De repente, es como si
una familia real de izquierdas se hubiera instalado en los alrededores de la
Casa Blanca. Se supone que ya es suficiente con un solo Kennedy en la
Casablanca. Cuando llegue el momento, ya nos ocuparemos de los otros dos. Un
tipo que quiere regalar nuestras posiciones en el Sudeste Asiático, llegar a un
ramillete de acuerdos en materia nuclear con Kruschev y permitir el ascenso de
los derechos civiles de los negros no es bueno para el país, ni para nuestra
causa. Y no hace falta ser muy inteligente para darse cuenta de que nuestra
causa es el dinero. Nuestros negocios, nuestros mercados potenciales corren un
gran peligro con este traidor en la presidencia. Así que lo mejor es que se
planeen bien las cosas. Y consultar con auténticos especialistas sobre el arte
del francotirador. El fuego cruzado triangular es la clave.
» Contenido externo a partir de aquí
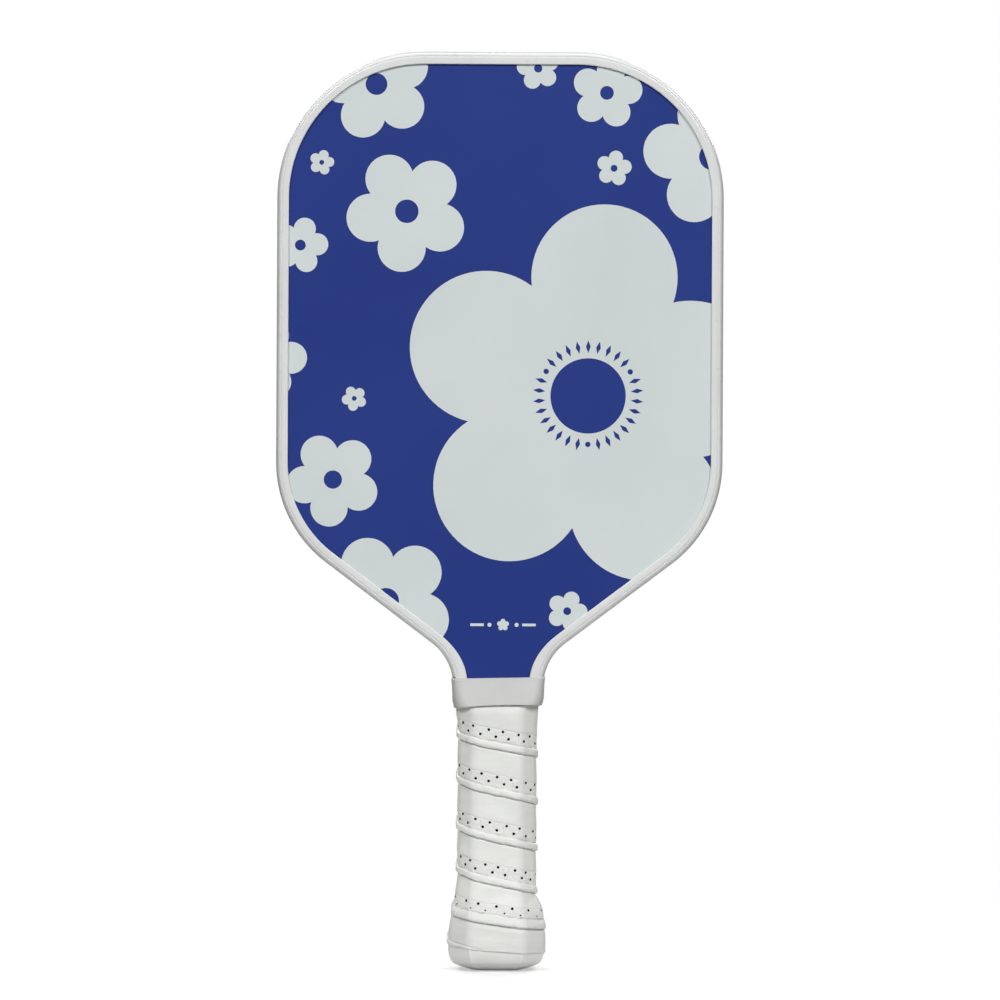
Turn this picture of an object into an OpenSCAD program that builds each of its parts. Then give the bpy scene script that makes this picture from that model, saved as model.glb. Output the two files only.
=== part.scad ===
// Pickleball paddle: honeycomb blade with printed faces, edge guard, collar and wound grip.
// Millimetres. Z runs from the butt end (z = 0) to the top edge, the front face looks
// towards -Y, and the blade is centred on the Z axis.

/* [Blade] */
// Overall length, butt end to top edge
length = 407; // [395:1:412]
// Overall width across the edge guard
width = 198; // [190:1:204]
// Radius of the two top corners
corner_r = 65; // [55:1:75]
// Radius of the two lower corners
shoulder_r = 56; // [46:1:60]
// Height of the centres of the lower corners
shoulder_z = 225; // [215:1:230]
// Angle from the straight side to the slope under it
shoulder_turn = 53; // [50:1:55]
// Radius of the hollow where the slope meets the neck
throat_r = 24; // [20:1:28]
// Half of the neck's width
neck_half = 20; // [19.5:0.1:20.5]

/* [Layers] */
// Thickness of the honeycomb core
core_t = 13; // [11:0.5:14]
// Distance across one honeycomb cell
cell_d = 12; // [10:1:20]
// Wall between two honeycomb cells
cell_wall = 1.2; // [0.8:0.1:2]
// Thickness of each bond film
bond_t = 0.1; // [0.05:0.05:0.2]
// Thickness of each face sheet
sheet_t = 0.5; // [0.4:0.1:0.8]
// Thickness of each blue graphic film
film_t = 0.15; // [0.1:0.05:0.25]
// Thickness of the white ink
ink_t = 0.07; // [0.05:0.01:0.1]

/* [Edge guard] */
// Width of the lip that the guard shows on each face
lip_w = 5.3; // [4:0.1:6]
// Extra lip width beside the collar
lip_extra = 1.1; // [0:0.1:2]
// Thickness of each lip
lip_t = 1.2; // [0.8:0.1:1.6]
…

Cuando Kennedy esté
en Elm Street, es hombre muerto.
Así que no hay que
reparar en gastos. Lo primero es ganarse a nuestro favor a unos cuantos
infiltrados dentro de las altas esferas. En la CIA, en el FBI y en la misma
Casa Blanca. Lo segundo, es practicar con los mejores tiradores del país que,
por aquellas cosas de la política de restricciones en los servicios de
espionaje, están disponibles. Blancos móviles sobre vehículos descubiertos. Lo
tercero, es permanecer bien atentos a la agenda política del presidente y
elegir cuidadosamente el lugar. Lo cuarto, es preparar a un tal Lee Harvey
Oswald como cordero preparado para el sacrificio. Es un hombre de los servicios
secretos, eso está claro. Lo único que hay que hacer es servir su cabeza en una
bandeja para que nadie meta las narices en el mundo de las finanzas. Kennedy,
esté donde esté, será un hombre muerto.
Muchos, muchos años antes de que Oliver Stone se decidiera a hacer una película tan extraordinaria como JFK, el guionista Dalton Trumbo se aventuró a construir su propia teoría de la conspiración sobre el magnicidio más famoso de toda la historia metiendo el mundo de la alta empresa, aquellos que verdaderamente manejan los hilos, en la cúspide del complot. Hay alguna que otra teoría nueva, algún dato rematadamente erróneo, posiblemente desmentido con el tiempo, algún modus operandi que coincide plenamente con Stone, motivos idénticos, y un interrogante muy interesante al final sobre la coincidencia de la muerte de dieciocho testigos directos del asesinato que murieron, muchos en extrañas circunstancias, en los cuatro años siguientes a la consumación de los hechos. La película, por supuesto, se resiente del paso del tiempo. Lo que entonces parecería novedoso, hoy resulta irremediablemente antiguo e, incluso, barato. Por supuesto, se rehúye el estilo documental, a excepción del rescate de algunas imágenes televisivas de la época, y se deja sin explicación alguna la acción de Jack Ruby sobre Oswald. Al frente, Burt Lancaster y Robert Ryan, que planean milimétricamente todos los pasos con la introducción de errores de pura lógica. Aún así, la película resulta interesante, descriptiva en cuanto a la visión que se tenía a principios de los setenta sobre el hecho y, desde luego, valiente, porque fue la primera que se atrevió a hablar de este tema de forma abierta. Dalton Trumbo era así. No se pensaba demasiado a las teclas lo que iba a decir, pero lo decía sin ningún tapujo. Allí, el 22 de noviembre de 1963, se llevó a cabo una acción ejecutiva al más alto nivel empresarial.